• TASK STATEMENT
Each line containing the word "that" must be reported.

Object modeling scripts:
-------
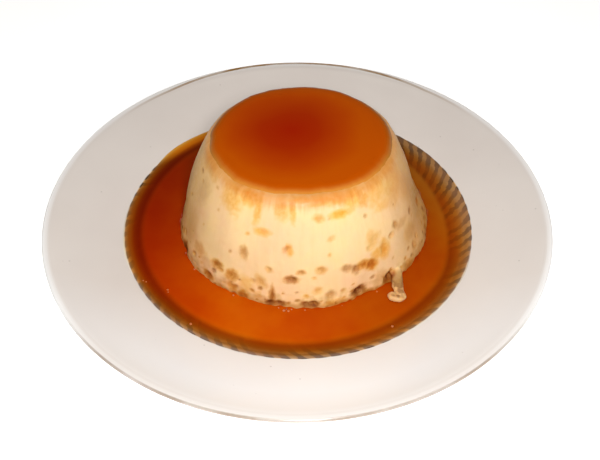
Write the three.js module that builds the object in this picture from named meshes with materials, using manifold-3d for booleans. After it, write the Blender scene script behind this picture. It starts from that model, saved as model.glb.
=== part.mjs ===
// Creme caramel flan, turned out on a round porcelain dessert plate and standing in its caramel.
// Millimetres, +Z up. The origin is on the table under the middle of the plate.
// A bearing is an angle about +Z in degrees: 0 faces the front (-Y) and 90 faces the right (+X).

import * as THREE from 'three';
import { mergeVertices } from 'three/addons/utils/BufferGeometryUtils.js';
import Module from 'manifold-3d';

const wasm = await Module();
wasm.setup();

// ---------------------------------------------------------------- driving dimensions

// Plate: wide gently rising rim, a rounded cove down to a flat well, and a foot ring.
const RIM_RADIUS = 105;
const RIM_HEIGHT = 21.5;
const SHOULDER_RADIUS = 75;
const SHOULDER_HEIGHT = 11.5;
const WELL_RADIUS = 64;
const WELL_HEIGHT = 6;
const PLATE_THICKNESS = 4;
const LIP_RADIUS = 0.8;
const FOOT_OUTER_RADIUS = 58;
const FOOT_WIDTH = 4;
const FOOT_FLARE = 1.4;
const FOOT_RECESS = 1.8;
const PLATE_SEGMENTS = 72;

// Custard: the shape of a small bowl-sided mould, set down off centre and slumped a little.
const FLAN_X = 2.4;
const FLAN_Y = 1.9;
const FLAN_HEIGHT = 46;
const FLAN_FOOT_RADIUS = 53.4;
const FLAN_TOP_RADIUS = 36.6;
const FLAN_BULGE = 2;
const FLAN_SHOULDER = 3;
const FLAN_FOOT_ROUND = 1.2;
const TOP_SHIFT_X = -0.9;
const TOP_TILT = 0.5;
const CURL_WIDTH = 3.8;
const CURL_THICKNESS = 2.6;
const FLAN_SEGMENTS = 72;

// Caramel: a pool that fills the well to one level, and a glaze left on top of the custard.
const POOL_LEVEL = 10.1;
const POOL_MEAN_RADIUS = 70.6;
const POOL_LEAN = 3.2;
const POOL_LEAN_BEARING = -95;
const FILM_THICKNESS = 0.7;
const GLAZE_THICKNESS = 0.9;
const GLAZE_EDGE_THINNING = 0.6;
const GLAZE_WRAP_DEGREES = 24;
const GAP = 0.3;

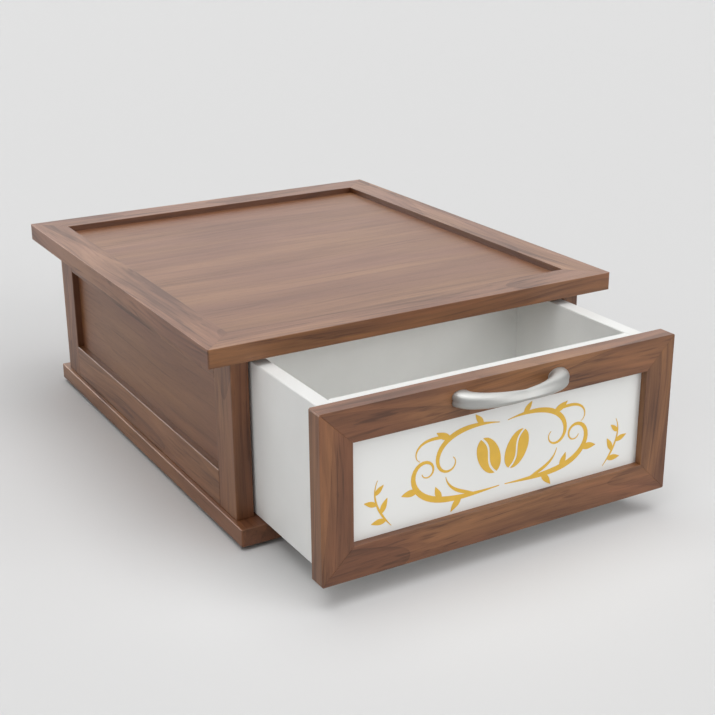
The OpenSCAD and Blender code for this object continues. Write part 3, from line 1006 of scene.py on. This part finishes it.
class PODDRAWER_OT_fixings(bpy.types.Operator):
    """Finish the screws, dowels and feet"""
    bl_idname = "pod_drawer.fixings"
    bl_label = "Fixings and feet"

    def execute(self, context):
        materials()
        for node in NODES:
            if node.endswith("_screws"):
                dress_node(node, "zinc plate")
            elif node.endswith("_dowels"):
                dress_node(node, "dowel beech")
        dress_node("feet", "foot rubber")
        return {"FINISHED"}


class PODDRAWER_OT_stage(bpy.types.Operator):
    """Set up the floor, the backdrop, the lamps and the camera"""
    bl_idname = "pod_drawer.stage"
    bl_label = "Stage"

    def execute(self, context):
        scene = context.scene
        settings = scene.pod_stage
        lay_floor(scene)
        hang_backdrop(scene, settings)
        for name, width, towards in LAMPS:
            hang_lamp(scene, name + " light", getattr(settings, name), width, towards)
        place_camera(scene, settings.lens)
        scene.view_settings.view_transform = "Standard"
        return {"FINISHED"}


class PODDRAWER_PT_panel(bpy.types.Panel):
    """The pieces of the drawer in the sidebar"""
    bl_idname = "PODDRAWER_PT_panel"
    bl_label = "Coffee pod drawer"
    bl_space_type = "VIEW_3D"
    bl_region_type = "UI"
    bl_category = "Pod Drawer"

    def draw(self, context):
        for name in SETTINGS:
            group = getattr(context.scene, name)
            box = self.layout.box()
            for field in group.__annotations__:
                box.prop(group, field)
        for step in STEPS:
            self.layout.operator(step.bl_idname)


STEPS = (
    PODDRAWER_OT_stage,
    PODDRAWER_OT_top,
    PODDRAWER_OT_sides,
    PODDRAWER_OT_back_and_base,
    PODDRAWER_OT_drawer_box,
    PODDRAWER_OT_front,
    PODDRAWER_OT_handle,
    PODDRAWER_OT_fixings,
)


def register():
    for group in SETTINGS.values():
        bpy.utils.register_class(group)
    for name, group in SETTINGS.items():
        setattr(bpy.types.Scene, name, PointerProperty(type=group))
    for step in STEPS:
        bpy.utils.register_class(step)
    bpy.utils.register_class(PODDRAWER_PT_panel)


def unregister():
    bpy.utils.unregister_class(PODDRAWER_PT_panel)
    for step in reversed(STEPS):
        bpy.utils.unregister_class(step)
    for name in SETTINGS:
        delattr(bpy.types.Scene, name)
    for group in reversed(list(SETTINGS.values())):
        bpy.utils.unregister_class(group)


def main():
    register()
    for step in STEPS:
        group, name = step.bl_idname.split(".")
        getattr(getattr(bpy.ops, group), name)()


if __name__ == "__main__":
    main()
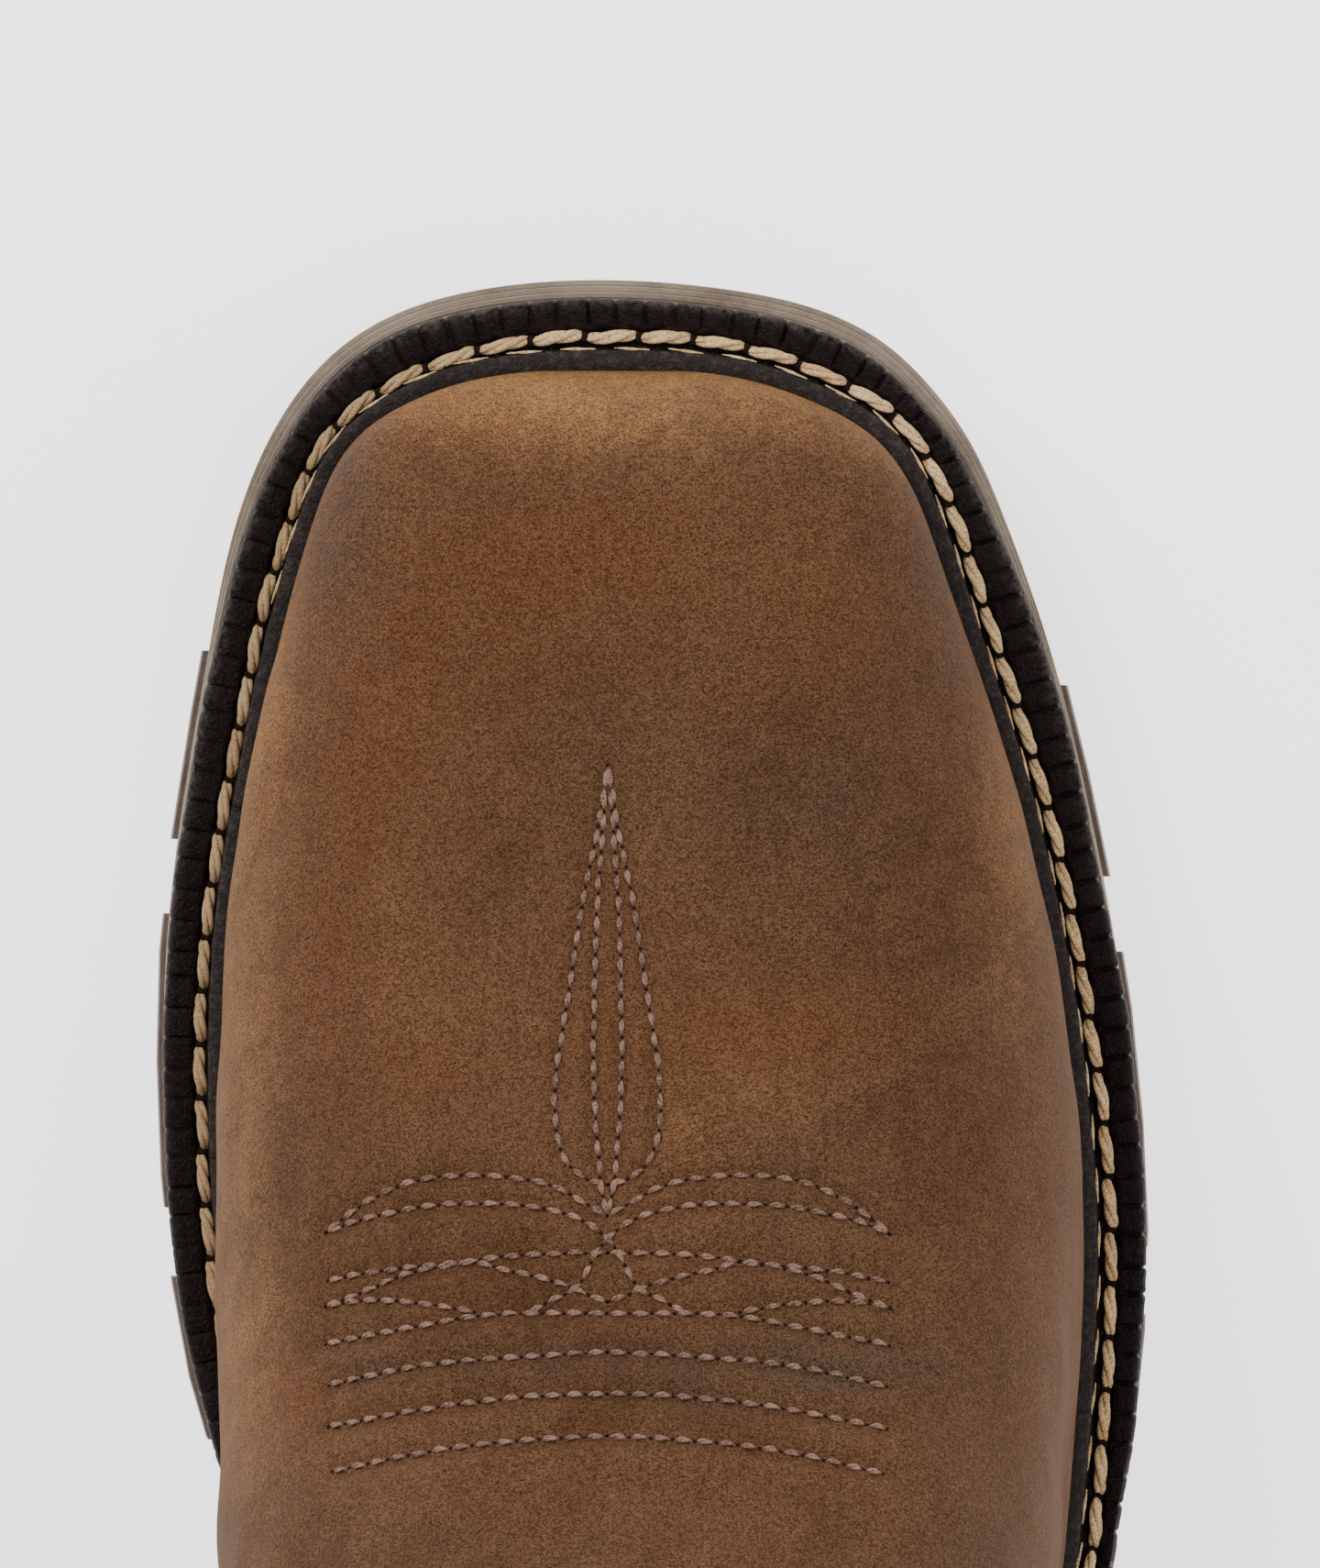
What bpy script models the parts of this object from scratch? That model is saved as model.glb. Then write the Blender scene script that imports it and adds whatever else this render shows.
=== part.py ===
-------
• EXPECTED ANSWER
Write the three.js module that builds the object in this picture from named meshes with materials, using manifold-3d for booleans. After it, write the Blender scene script behind this picture. It starts from that model, saved as model.glb.
// Caramel: a pool that fills the well to one level, and a glaze left on top of the custard.
What bpy script models the parts of this object from scratch? That model is saved as model.glb. Then write the Blender scene script that imports it and adds whatever else this render shows.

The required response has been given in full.